Viewing the case in this way, I think it is fair to test the matter out by the inquiry whether, if there be a statutory scheme for taxation and also for "correcting" error, there is anything which really necessitates denial of the right asserted by plaintiff to either "amend" her return or to join with her husband in making what is effective as a "substitute" for their separate returns. In view of the action of the Commissioner, we are not concerned to inquire whether the loss sustained by plaintiff's husband was or is really deductible. Opportunity to litigate *812 that has been denied, and, on this demurrer, deductibility is conceded; that is to say, by her complaint, plaintiff shows that on joinder with her husband, if permitted, she is subject to no, or to a diminished, tax liability. Matters urged to defeat a liberal view of the statute, for example, that "great additional labor would be required," etc., are (in varying degree) potent against the whole theory of revision, or against any comprehensive "system of corrective justice." And therefore, while it is true that "no provision is made in the statute for changing to the other basis, either before or after the due date, once a choice has been made" (defendant's brief), and while, as has been indicated, the statute should not be held to countenance a purely whimsical or capricious right of changing "back and forth," it is equally true that there is no disclosed legislative intent to make the selection of a basis of return more perilous or less vulnerable — against error, ignorance or misadvice — than is error, or the like, in "calculation," or in the subject-matter of returns made. There is nothing to indicate that the quality of error in the one case, which leads to making a return on one basis rather than another, is such that it should on that account be considered irremediable; that either the government, or the taxpayer, one or the other, is intended conclusively to profit or to lose, respectively, by that sort of error.

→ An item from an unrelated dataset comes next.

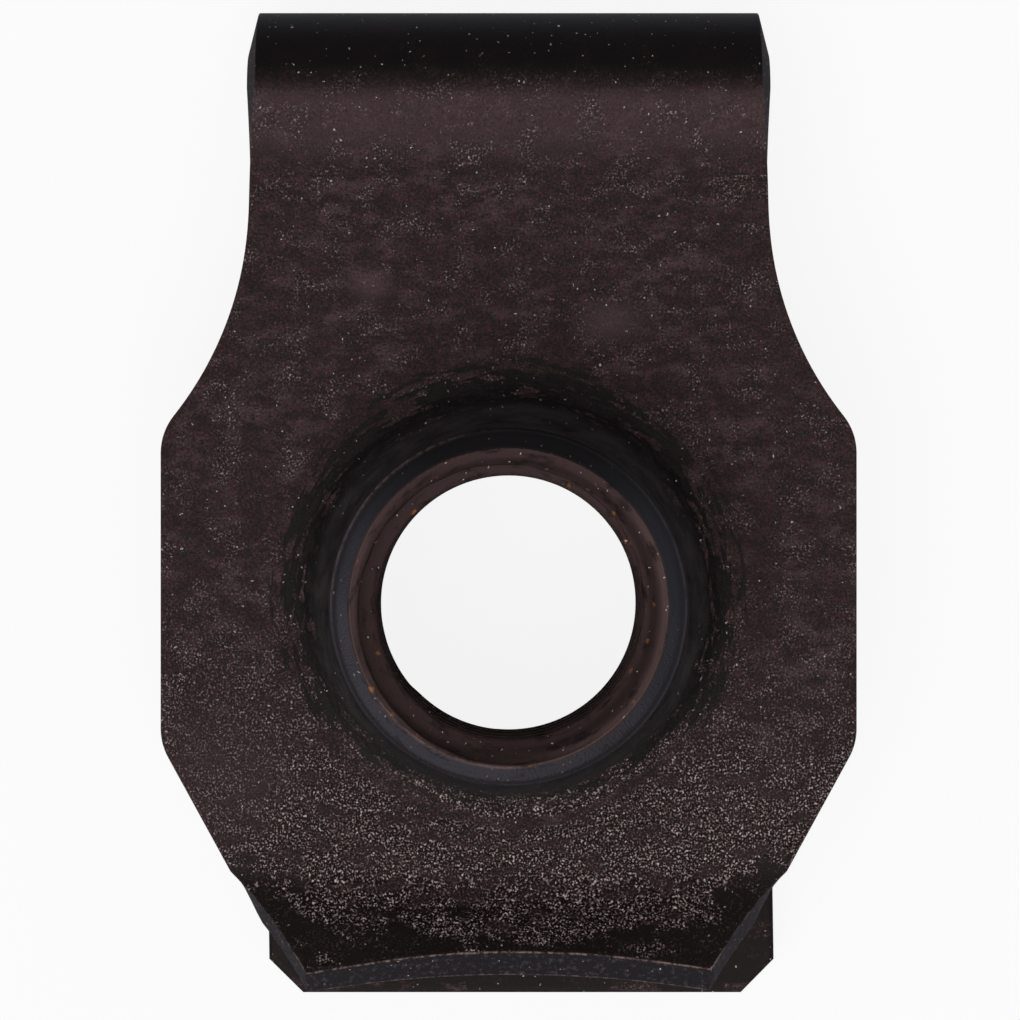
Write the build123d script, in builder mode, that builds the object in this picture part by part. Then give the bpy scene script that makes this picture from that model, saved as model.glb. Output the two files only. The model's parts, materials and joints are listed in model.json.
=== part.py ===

When, therefore, tax decisions, or even a "regulation" of the Treasury, which assert that, once a joint return or separate returns are filed, the filing itself and alone is the sole and conclusive evidence of statutory "election," neither can be said to accord with an intention plainly apparent, either on the face of the statute or in the trend of legislation dealing with the broad subject of correction or revision, in the interest of either taxpayer or government; and both, so it seems to me, are in defiance of principles well recognized in other situations calling for determination of finality or revocability of "elections," statutory or nonstatutory. Now, whether the statute limits the period or time within which election or choice must be made is a question far different from the conclusiveness of an apparent election howsoever ignorantly, mistakenly, or unadvisedly made; far different from the query whether, within the period, opportunity for correction may be afforded and recognized.

Buttolph v. Commissioner (C. C. A.) 29 F.(2d) 695, and Grant v. Rose (D. C.) 24 F.(2d) 115, upon their facts and judicial utterances, respectively, go no farther than to declare the period of the statute for making returns to be a limitation of the period of election, beyond which the latter right ceases to exist. It may be said that, as a matter of statutory interpretation, these rulings embody the implication of the statutory words. Putting it in its simplest form: If the statute prescribes that all returns must be made before March 15th, it may be well said that those made upon election between several possible — i. e., separate or joint by husband and wife — are included, and that the right of choice is likewise limited.

But, with great respect, it is suggested that upon entirely probable, though different, hypotheses of fact, this may not be so clear, nor in any event not just. Suppose, husband and wife both neglect to make any return within the period, and under the compulsion and the penalties of the law make belated returns. Can they still elect to make a joint return? Has the Commissioner the power to compel either a joint or separate return, depending upon which will produce the larger revenue? The queries thus arising are deemed pertinent because, as has been intimated, upon the face of the statute the right to file separate, and the right to file joint, returns are of equal dignity. Especially is this so in those of the four possible situations supra, where agreement between husband and wife is essential. And it is hard to conceive that out of total default there should arise the obligation to make separate returns only, or separate or joint, as the government may "elect."

Fundamentally, after the development of the "system" for correcting error, it is scarcely probable that in a case like the one before us the right of correction was intended to be left to administrative discretion; that because the statute, if silent, does not award procedural steps to be taken for receding from a misadvised course, we should ascribe to the Legislature the intent to have the government profit by error of the taxpayer. Obviously, if the right of correction is cognizable under the statute or statutes, there is no discretion to deny it, either by administrative rule applicable to all, nor by discretionary action in particular, cases.

It is my judgment that the complaint states a good case, and an order overruling the demurrer may be entered.